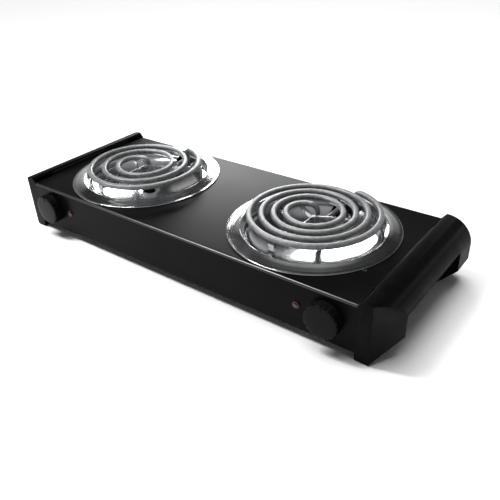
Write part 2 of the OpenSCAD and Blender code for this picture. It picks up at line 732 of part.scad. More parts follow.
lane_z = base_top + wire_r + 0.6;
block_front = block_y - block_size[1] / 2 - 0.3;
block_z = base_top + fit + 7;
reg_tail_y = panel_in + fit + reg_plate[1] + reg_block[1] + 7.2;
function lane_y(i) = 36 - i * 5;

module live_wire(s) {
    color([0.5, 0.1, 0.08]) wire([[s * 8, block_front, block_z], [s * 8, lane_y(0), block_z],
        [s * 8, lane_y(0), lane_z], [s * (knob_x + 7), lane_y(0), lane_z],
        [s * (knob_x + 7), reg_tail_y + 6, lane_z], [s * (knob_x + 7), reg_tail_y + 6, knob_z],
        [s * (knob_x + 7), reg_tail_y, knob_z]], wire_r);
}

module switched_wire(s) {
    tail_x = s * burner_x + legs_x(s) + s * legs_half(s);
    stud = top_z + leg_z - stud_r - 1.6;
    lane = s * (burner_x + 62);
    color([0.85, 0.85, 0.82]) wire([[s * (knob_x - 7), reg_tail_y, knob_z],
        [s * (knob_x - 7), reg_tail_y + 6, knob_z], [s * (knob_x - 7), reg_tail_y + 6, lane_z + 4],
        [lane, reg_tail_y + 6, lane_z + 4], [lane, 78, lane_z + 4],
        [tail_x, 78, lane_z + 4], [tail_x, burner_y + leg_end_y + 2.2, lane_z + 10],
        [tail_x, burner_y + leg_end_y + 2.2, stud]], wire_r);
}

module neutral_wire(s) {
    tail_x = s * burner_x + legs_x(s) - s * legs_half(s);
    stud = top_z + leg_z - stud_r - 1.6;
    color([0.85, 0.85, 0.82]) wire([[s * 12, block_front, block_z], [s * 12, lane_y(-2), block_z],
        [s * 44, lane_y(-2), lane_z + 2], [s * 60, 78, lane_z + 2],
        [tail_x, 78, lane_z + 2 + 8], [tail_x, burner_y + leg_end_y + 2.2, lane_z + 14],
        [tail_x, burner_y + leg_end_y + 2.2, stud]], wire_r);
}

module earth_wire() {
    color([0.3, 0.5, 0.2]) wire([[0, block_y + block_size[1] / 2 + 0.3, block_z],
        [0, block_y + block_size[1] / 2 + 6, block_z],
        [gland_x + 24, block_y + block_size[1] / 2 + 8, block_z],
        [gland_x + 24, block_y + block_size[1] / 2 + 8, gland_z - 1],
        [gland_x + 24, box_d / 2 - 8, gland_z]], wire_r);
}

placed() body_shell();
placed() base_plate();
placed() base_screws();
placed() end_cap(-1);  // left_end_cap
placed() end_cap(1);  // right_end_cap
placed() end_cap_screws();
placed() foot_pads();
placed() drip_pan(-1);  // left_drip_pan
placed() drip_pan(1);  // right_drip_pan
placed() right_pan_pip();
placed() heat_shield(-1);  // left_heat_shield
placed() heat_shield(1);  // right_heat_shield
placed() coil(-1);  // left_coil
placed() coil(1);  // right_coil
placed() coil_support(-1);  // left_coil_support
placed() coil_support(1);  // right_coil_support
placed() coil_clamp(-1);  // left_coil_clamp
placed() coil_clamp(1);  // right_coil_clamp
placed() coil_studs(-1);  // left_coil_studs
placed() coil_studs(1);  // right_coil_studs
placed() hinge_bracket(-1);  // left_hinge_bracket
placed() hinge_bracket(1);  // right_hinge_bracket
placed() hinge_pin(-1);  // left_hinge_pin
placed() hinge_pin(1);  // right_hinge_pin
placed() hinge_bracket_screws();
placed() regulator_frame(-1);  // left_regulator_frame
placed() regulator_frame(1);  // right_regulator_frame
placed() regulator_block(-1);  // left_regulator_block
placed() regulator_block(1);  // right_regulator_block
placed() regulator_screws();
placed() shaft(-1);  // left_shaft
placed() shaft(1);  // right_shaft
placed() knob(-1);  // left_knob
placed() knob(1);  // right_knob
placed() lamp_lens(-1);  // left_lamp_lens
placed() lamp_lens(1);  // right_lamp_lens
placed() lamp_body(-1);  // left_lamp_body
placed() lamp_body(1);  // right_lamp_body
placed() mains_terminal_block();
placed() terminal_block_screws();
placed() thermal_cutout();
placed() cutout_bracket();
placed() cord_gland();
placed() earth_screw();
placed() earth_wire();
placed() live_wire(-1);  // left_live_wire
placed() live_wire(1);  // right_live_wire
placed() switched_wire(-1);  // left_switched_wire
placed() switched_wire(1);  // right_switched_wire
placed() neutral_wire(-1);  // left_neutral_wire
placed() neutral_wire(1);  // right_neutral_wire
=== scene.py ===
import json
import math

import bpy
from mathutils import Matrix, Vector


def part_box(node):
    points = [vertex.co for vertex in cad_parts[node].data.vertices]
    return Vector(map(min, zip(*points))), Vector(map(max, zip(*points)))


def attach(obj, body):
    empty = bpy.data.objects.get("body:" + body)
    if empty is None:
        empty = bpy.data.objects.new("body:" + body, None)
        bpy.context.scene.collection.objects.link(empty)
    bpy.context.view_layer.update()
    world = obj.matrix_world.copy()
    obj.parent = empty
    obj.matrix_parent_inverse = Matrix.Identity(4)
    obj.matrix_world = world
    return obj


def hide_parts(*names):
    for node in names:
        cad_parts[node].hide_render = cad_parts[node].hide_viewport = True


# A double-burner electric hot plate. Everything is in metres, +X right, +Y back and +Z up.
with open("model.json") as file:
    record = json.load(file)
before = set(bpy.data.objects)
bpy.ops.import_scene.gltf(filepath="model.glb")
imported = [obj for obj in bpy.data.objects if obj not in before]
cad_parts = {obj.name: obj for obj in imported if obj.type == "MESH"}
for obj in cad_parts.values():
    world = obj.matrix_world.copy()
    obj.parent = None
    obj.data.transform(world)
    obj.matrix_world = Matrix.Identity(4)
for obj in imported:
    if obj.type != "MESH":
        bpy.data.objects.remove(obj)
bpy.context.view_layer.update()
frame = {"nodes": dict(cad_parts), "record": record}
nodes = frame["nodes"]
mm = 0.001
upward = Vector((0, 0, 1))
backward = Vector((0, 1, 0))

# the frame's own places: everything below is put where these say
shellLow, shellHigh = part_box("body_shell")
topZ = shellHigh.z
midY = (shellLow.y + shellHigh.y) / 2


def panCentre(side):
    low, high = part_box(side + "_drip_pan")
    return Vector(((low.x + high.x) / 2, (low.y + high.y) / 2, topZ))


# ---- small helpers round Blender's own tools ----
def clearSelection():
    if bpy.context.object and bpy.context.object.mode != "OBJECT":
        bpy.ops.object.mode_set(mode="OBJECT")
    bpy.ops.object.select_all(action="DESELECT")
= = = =
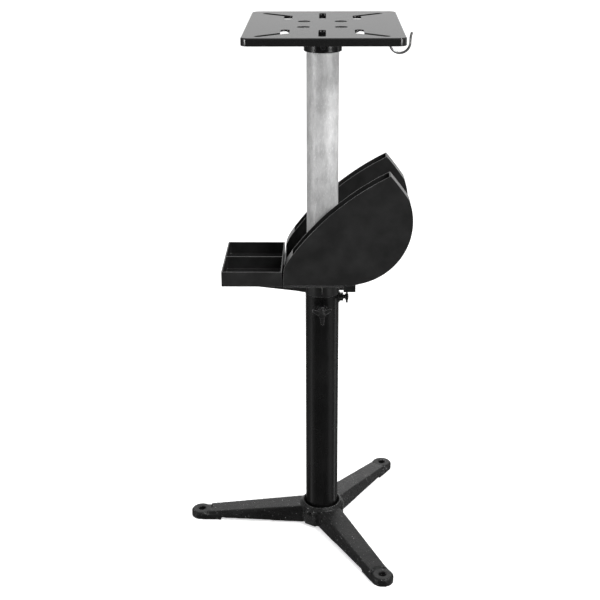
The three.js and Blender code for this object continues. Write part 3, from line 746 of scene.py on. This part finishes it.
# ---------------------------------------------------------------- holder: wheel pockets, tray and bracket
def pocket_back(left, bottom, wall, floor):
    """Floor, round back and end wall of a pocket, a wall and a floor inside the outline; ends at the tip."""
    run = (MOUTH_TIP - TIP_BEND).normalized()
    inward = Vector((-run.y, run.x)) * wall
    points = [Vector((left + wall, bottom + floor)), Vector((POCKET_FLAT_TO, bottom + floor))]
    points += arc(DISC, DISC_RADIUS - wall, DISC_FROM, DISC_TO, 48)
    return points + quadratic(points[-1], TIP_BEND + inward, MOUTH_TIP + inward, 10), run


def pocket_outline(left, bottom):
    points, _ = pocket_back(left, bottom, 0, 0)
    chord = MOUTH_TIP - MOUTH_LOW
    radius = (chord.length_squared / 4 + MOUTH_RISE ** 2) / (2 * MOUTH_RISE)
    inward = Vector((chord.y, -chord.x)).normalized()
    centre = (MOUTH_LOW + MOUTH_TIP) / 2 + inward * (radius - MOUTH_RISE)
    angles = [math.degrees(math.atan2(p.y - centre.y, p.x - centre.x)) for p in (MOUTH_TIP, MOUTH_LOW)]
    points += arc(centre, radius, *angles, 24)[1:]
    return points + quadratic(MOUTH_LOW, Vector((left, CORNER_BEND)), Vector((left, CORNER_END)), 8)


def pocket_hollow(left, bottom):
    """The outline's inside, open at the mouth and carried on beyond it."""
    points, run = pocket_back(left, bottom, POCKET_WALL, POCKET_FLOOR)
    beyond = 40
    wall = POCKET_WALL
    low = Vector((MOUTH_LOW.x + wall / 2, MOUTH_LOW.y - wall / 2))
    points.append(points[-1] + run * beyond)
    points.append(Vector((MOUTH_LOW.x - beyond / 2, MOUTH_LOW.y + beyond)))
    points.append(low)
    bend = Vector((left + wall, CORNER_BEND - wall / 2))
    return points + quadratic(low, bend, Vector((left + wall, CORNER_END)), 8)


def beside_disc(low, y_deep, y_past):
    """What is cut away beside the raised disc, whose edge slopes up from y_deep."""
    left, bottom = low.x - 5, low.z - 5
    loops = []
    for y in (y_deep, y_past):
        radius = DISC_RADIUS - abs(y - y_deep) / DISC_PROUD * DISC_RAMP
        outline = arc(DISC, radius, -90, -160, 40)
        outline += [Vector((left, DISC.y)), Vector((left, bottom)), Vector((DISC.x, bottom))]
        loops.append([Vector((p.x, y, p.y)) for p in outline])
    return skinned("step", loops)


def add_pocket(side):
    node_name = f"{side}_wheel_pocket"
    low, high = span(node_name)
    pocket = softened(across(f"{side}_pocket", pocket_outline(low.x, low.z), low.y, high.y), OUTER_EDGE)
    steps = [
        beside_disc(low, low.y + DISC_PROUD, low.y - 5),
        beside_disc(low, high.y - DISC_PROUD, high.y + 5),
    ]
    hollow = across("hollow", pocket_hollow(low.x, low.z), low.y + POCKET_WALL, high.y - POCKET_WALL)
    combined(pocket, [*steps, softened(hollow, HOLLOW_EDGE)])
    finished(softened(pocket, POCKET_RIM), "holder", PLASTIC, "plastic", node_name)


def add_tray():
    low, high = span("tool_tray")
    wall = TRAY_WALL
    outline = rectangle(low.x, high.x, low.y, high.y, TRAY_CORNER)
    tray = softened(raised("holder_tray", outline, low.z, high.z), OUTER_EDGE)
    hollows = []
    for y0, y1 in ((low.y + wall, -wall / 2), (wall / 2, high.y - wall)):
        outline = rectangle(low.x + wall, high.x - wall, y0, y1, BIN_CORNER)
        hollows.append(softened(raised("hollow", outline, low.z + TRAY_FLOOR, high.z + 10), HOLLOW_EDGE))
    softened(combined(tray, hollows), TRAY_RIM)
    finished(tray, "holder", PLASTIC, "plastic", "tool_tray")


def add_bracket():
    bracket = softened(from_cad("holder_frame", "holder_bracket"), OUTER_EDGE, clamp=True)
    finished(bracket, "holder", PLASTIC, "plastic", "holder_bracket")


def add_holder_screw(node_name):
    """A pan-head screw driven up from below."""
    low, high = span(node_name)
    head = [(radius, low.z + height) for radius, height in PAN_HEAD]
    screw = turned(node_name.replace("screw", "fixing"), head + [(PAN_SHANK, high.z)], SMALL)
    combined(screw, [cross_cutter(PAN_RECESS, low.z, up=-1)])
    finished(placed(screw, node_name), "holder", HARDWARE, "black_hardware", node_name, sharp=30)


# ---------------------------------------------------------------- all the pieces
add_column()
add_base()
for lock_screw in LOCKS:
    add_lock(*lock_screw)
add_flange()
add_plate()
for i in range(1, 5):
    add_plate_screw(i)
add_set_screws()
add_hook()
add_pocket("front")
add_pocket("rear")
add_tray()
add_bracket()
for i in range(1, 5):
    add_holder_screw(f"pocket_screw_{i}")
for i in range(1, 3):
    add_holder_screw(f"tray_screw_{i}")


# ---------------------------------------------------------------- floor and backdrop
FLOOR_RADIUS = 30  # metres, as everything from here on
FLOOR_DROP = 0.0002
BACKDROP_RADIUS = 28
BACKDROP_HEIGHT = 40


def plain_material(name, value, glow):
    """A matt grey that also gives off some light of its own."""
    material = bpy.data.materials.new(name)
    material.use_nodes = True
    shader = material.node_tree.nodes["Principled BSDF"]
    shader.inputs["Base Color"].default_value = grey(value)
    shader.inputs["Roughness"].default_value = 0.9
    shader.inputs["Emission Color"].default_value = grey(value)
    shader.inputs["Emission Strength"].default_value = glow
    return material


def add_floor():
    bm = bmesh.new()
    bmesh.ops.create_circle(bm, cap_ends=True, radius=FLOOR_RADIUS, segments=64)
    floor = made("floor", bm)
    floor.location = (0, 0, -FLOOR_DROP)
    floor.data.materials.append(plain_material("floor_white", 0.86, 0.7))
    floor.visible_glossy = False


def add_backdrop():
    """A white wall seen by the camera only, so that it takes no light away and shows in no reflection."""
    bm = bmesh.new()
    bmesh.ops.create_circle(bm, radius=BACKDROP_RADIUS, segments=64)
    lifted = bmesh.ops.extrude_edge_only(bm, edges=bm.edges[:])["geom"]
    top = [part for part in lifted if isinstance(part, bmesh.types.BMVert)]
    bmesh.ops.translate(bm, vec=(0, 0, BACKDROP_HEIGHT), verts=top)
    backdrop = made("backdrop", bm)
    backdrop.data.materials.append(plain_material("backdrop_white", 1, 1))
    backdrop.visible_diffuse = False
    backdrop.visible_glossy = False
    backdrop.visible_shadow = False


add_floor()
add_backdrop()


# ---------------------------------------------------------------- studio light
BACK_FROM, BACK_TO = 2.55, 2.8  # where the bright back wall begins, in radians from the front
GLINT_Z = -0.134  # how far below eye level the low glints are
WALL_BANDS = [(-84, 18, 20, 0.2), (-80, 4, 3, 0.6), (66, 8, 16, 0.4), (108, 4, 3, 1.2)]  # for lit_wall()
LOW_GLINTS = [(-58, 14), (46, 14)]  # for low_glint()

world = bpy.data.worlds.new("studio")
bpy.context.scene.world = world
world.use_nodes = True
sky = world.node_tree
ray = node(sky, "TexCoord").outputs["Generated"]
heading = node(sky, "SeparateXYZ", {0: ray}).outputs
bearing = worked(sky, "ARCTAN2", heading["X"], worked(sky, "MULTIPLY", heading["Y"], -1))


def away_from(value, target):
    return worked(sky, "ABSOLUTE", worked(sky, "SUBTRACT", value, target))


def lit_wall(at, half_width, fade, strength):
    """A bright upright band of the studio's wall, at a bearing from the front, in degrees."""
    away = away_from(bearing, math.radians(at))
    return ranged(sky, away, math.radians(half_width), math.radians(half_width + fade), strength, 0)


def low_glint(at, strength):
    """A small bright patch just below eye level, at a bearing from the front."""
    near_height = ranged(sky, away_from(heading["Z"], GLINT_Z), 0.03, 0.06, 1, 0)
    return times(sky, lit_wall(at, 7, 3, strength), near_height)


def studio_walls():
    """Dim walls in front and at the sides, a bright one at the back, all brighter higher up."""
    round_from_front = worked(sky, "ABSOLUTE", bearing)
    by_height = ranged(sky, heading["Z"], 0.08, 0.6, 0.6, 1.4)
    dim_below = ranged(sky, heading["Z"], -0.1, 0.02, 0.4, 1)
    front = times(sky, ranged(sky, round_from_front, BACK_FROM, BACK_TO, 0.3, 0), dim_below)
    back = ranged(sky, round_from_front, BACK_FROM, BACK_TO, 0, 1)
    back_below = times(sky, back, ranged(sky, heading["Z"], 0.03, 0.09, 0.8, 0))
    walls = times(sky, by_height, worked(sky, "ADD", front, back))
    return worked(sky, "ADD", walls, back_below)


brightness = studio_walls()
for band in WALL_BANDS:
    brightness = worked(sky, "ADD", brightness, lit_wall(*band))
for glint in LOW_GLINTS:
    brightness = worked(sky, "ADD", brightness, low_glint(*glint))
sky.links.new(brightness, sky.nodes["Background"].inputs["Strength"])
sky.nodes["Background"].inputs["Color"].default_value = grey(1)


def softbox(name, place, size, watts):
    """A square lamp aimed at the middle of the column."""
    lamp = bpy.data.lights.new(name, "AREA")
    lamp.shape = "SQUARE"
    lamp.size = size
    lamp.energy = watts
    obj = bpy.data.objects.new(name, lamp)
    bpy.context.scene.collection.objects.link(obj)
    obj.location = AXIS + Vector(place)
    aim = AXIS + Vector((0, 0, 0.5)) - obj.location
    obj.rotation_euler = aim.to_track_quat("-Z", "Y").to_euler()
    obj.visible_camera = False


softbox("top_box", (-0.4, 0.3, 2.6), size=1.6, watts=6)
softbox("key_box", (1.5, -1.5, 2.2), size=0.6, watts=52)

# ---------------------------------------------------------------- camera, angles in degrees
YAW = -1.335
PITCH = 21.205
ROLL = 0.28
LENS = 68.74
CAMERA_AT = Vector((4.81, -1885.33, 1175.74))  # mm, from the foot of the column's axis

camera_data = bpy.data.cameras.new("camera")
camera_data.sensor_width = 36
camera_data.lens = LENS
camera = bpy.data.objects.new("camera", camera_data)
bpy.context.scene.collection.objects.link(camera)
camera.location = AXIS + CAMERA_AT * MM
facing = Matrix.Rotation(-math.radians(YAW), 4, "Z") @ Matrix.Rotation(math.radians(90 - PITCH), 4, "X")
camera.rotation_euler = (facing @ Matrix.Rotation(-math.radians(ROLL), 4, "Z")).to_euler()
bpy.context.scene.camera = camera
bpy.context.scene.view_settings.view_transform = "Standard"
= = = =
* _Problem to solve_
Give back exactly the stretch that opens on the line with "Write part 2" and closes on the line with "function lane_y(i) = 36 - i * 5;".

* _Exercise solution_
Write part 2 of the OpenSCAD and Blender code for this picture. It picks up at line 732 of part.scad. More parts follow.
lane_z = base_top + wire_r + 0.6;
block_front = block_y - block_size[1] / 2 - 0.3;
block_z = base_top + fit + 7;
reg_tail_y = panel_in + fit + reg_plate[1] + reg_block[1] + 7.2;
function lane_y(i) = 36 - i * 5;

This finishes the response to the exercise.